In a meeting with the JNU Teachers’ Association on April 8, 2024, the JNU Vice Chancellor, Santishree D. Pandit, stated that this fealty to the NTA was demanded by the fact that the Ministry of Education has handed over all entrance exams to the NTA, and JNU was funded by them. This is a position that the Central government has itself denied in both the UGC Regulations, 2022, as well as its response to a Public Interest Litigation in the Delhi High Court on August 28, 2023. Right to Information queries have failed to turn up any contract that JNU may have signed with the NTA. It is not clear then why the JNU Vice Chancellor was one of the first Vice Chancellors to warmly embrace the UGC’s non-binding notice of March 28, 2024 (that stands in stark contravention to its own Regulations) that only the scores of the 2024 June UGC-NET exam would count for admission to this year’s PhD programmes, a decision for which no explanation has been recorded in the Commission’s minutes uploaded on the UGC website.
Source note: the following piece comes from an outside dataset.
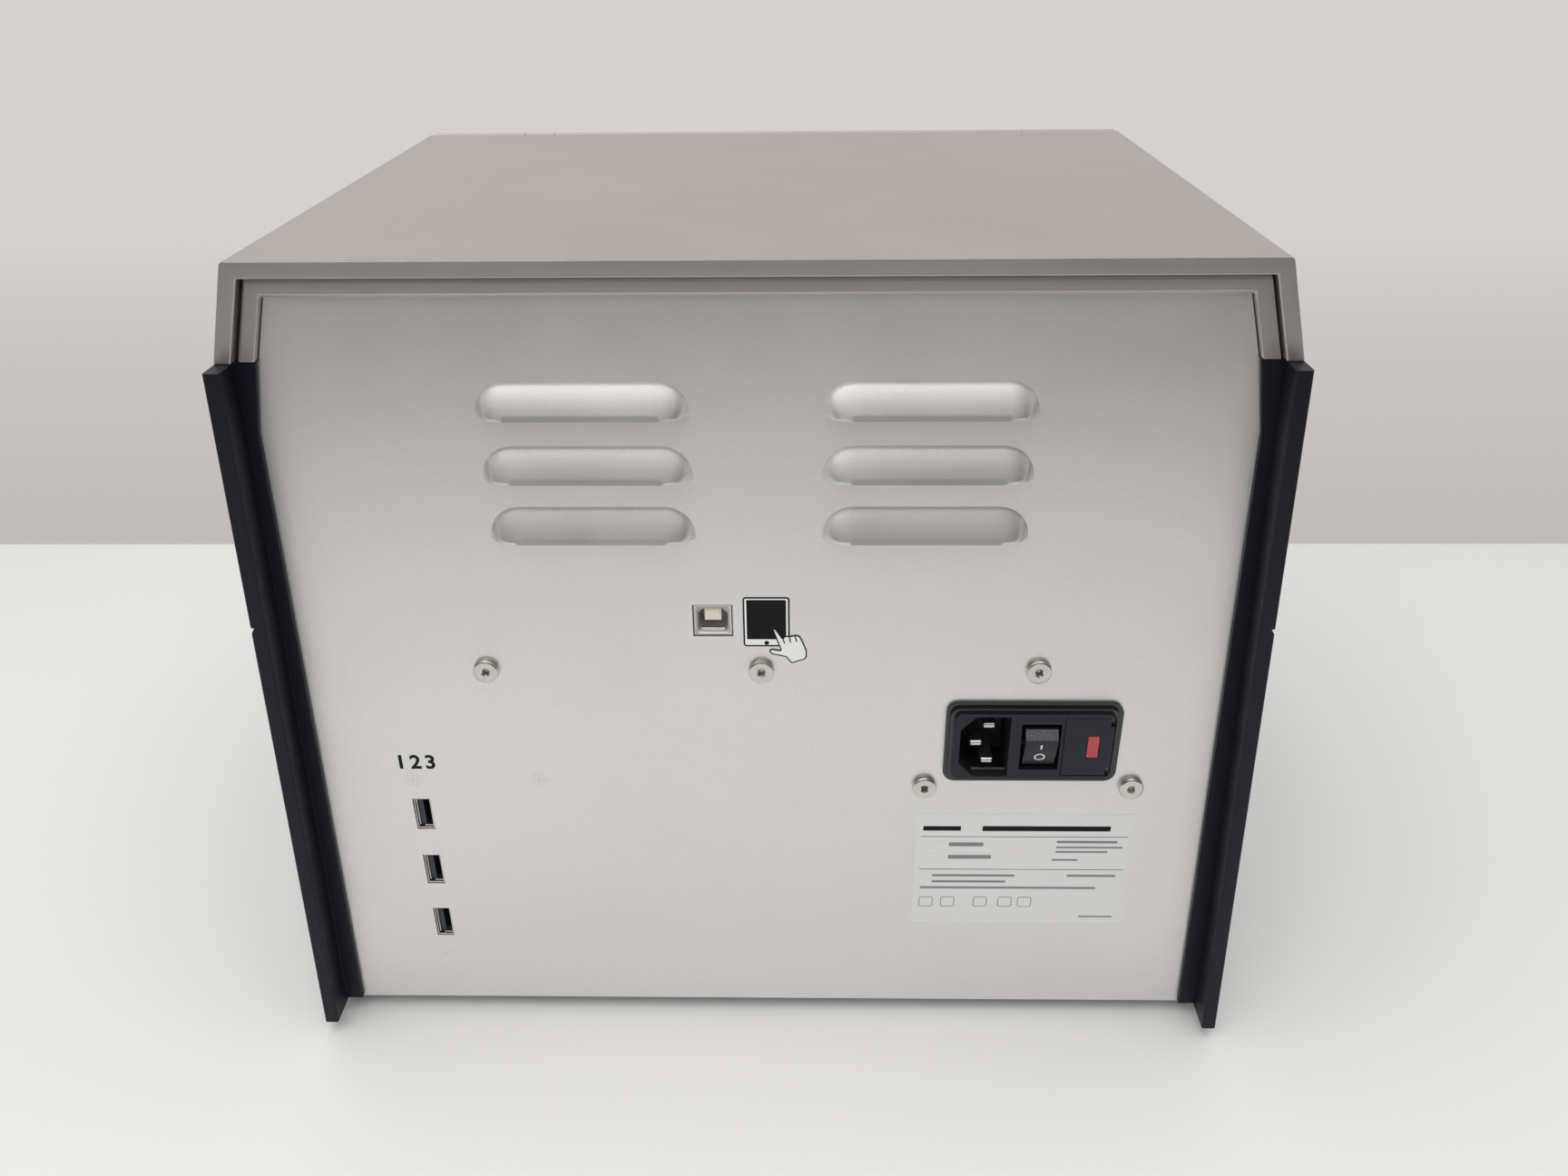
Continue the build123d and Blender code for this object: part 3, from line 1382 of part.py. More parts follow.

In fact, even this decision is not explicitly recorded in the minutes. Such was the haste that without even the pretence of a mandate from its Academic Council, the JNU administration decided on April 26, 2024, to accept the scores of only the June 2024 UGC-NET exam as the basis for admissions to its PhD programmes.
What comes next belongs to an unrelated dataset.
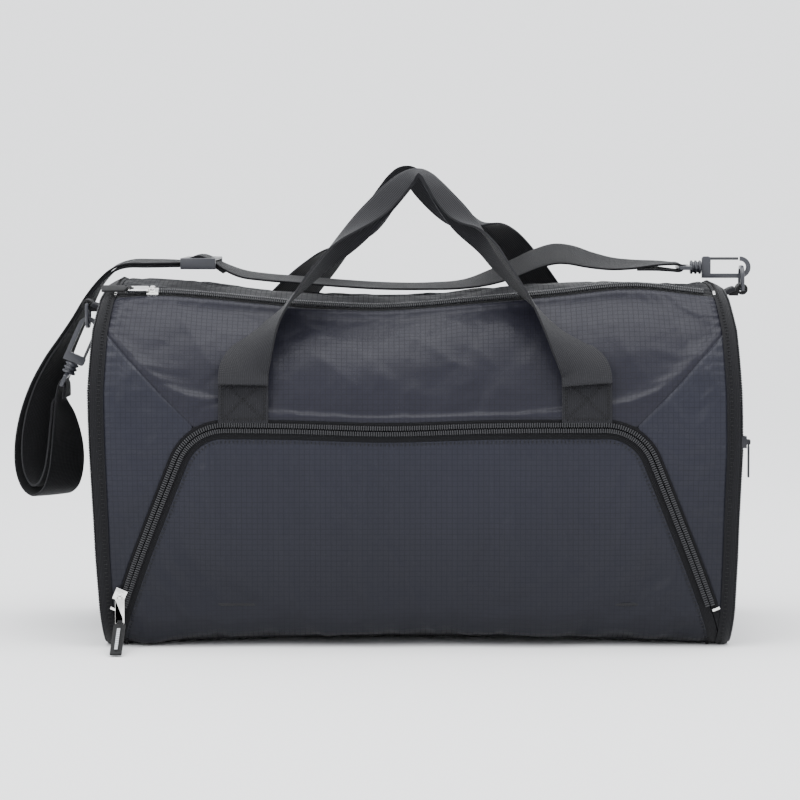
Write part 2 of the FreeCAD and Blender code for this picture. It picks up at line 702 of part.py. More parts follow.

Universities taken prisoner

In the last three years, the NTA has ensured that it has run the academic calendar of all the universities. The universities have been taken its prisoner via the particularly vigorous promotion of the NTA by the UGC, and particularly its Chairperson. No less complicit have been the Vice-Chancellors of many, if not all, Central universities, who have actively colluded with the suppression of scepticism regarding mode, format, and the concerns for exam security internal to their institutions, to ensure that the extra-legal diktats issued by the UGC Chairperson and the Commission are implemented in their universities. Any probe that examines the NTA must also examine this nexus between the UGC, the Vice-Chancellors of ‘prisoner’ universities, and the assault on university autonomy that the NTA regime represents. In particular, the UGC’s inexplicable insistence that only the June 2024 dates of its own UGC-NET exam will count, and its Chairperson’s announcement of the successful conduct of the exam hours before it was cancelled by the Ministry of Education, must be explained, if the full rot that has set in to the country’s higher education system is to be corrected. And if student confidence in the system is to be restored, the government must instruct university Vice-Chancellors to immediately convene their statutory bodies to initiate steps to ensure that PhD admissions are completed within the shortest time, in accordance with the processes laid out in their own Acts and Statutes and the UGC Regulations, 2022.

Ayesha Kidwai is Professor of Linguistics at Jawaharlal Nehru University and a Fellow of the British Academy since 2024.